The Problems with Patching Software
"By late Sunday afternoon, Microsoft had two rooms set up on campus," says Cooper. "Services guys are in one room figuring out what to say to customers. A security response team is in the other room trying to figure out how to repackage the patches and do technical damage control.
"I’m on a cell phone, and there’s a guy there running me between the two rooms." Cooper laughs at the thought of it.
Why Every Patch Starts from Zero
As the volume and complexity of software increases, so do the volume and complexity of patches. The problem with this, says SEI’s Hernan, is that there’s nothing standard about the patch infrastructure or managing the onslaught of patches.
There are no standard naming conventions for patches; vulnerability disclosure comes from whatever competitive vendor can get the news out first. Distribution might be automated or manual; and installation could be a double-click .exe file or a manual process.
Microsoft alone uses a hierarchy of eight different patching mechanisms (the company says it wants to reduce that number). But that only adds to more customer confusion.
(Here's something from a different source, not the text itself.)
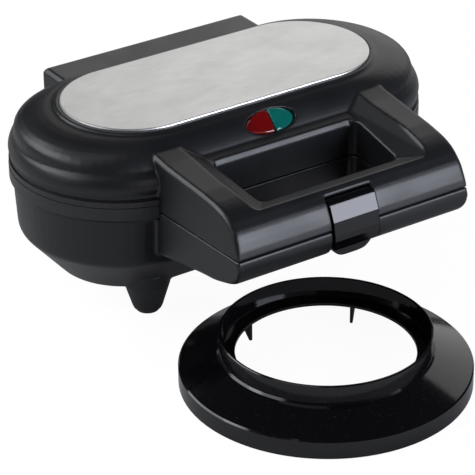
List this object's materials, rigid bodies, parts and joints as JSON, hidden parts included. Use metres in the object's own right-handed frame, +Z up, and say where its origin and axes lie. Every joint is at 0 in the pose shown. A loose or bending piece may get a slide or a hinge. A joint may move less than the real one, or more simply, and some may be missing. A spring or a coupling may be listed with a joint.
{
  "type": "deep-fill pie maker",
  "caption": "Electric pie maker with two deep wells: hinged domed lid, split carry handle with front clip, four feet, and a loose double-sided pastry cutter ring.",
  "frame": {"origin": "centre of the set's footprint (machine and cutter together), on the table", "axes": "+Z up, -Y towards the user (handle and cutter side), +X to the right seen from the front"},
  "size_m": [0.2548, 0.307, 0.1148],
  "materials": {
    "moulding": "fine satin, black",
    "gloss_black": "polished, black",
    "stainless": "brushed",
    "nonstick": "black non-stick coating on cast aluminium",
    "heater_steel": "dull steel tube",
    "reflector": "bright sheet",
    "steel": "bright zinc",
    "rubber": "matt",
    "ceramic": "cream ceramic",
    "lens_red": "clear red",
    "lens_green": "clear blue-green",
    "neon": "clear glass"
  },
  "bodies": {
    "tub": {"base_housing": "moulding", "foot_pads": "rubber", "cord_bush": "rubber", "terminal_block": "ceramic", "base_screws": "steel", "lower_plate": "nonstick", "lower_heater": "heater_steel", "thermostat": "ceramic", "thermal_fuse": "ceramic", "lower_reflector": "reflector", "hinge_pin": "steel"},
    "lid": {"lid_housing": "moulding", "top_plate": "stainless", "upper_plate": "nonstick", "upper_heater": "heater_steel", "upper_reflector": "reflector", "lid_screws": "steel", "red_lens": "lens_red", "green_lens": "lens_green", "neon_lamps": "neon", "clip_pin": "steel"},
    "clip": {"clip": "gloss_black"},
    "cutter": {"pastry_cutter": "gloss_black"}
  },
  "joints": [
    {"name": "lid_hinge", "type": "hinge", "parent": "tub", "child": "lid", "pos_m": [0, 0.14665, 0.0806], "axis": [-1, 0, 0], "range_deg": [0, 95]},
    {"name": "clip_pivot", "type": "hinge", "parent": "lid", "child": "clip", "pos_m": [0, -0.05021, 0.08769], "axis": [-1, 0, 0], "range_deg": [0, 38]},
    {"name": "cutter_slide", "type": "slide", "parent": "tub", "child": "cutter", "axis": [0, -1, 0], "range_m": [0, 0.1]}
  ]
}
"How do I know when I need to reapply a security rollup patch? Do I then need to reapply Win2K Service Pack 2? Do I need to reinstall hot fixes after more recent SPs?" Similar questions were posed to a third-party services company in a security newsletter. The answer was a page-and-a-half long.
There’s also little record-keeping or archiving around patches, leaving vendors to make the same mistakes over and over without building up knowledge about when and where vulnerabilities arise and how to avoid them. For example, Apple’s Safari Web browser contained a significant security flaw in the way it validated certificates using SSL encryption, which required a patch. Every browser ever built before Safari, Hernan says, had contained the same flaw.
"I’d like to think there’s a way to improve the process here," says Mykolas Rambus, CIO of financial services company W.P. Carey. "It would take an industry body—a nonprofit consortium-type setup—to create standard naming conventions, to production test an insane number of these things, and to keep a database of knowledge on the patches so I could look up what other companies like mine did with their patching and what happened."
Rambus doesn’t sound hopeful.
Slammer Dopeslaps the Software Industry
Slammer has become something of a turning point. The fury of its 10-minute conflagration and the ensuing comedy of a gaggle of firefighters untangling their hoses, rushing to the scene and finding that the building has already burnt down, left enough of an impression to convince many that patching, as it is currently practiced, doesn’t work.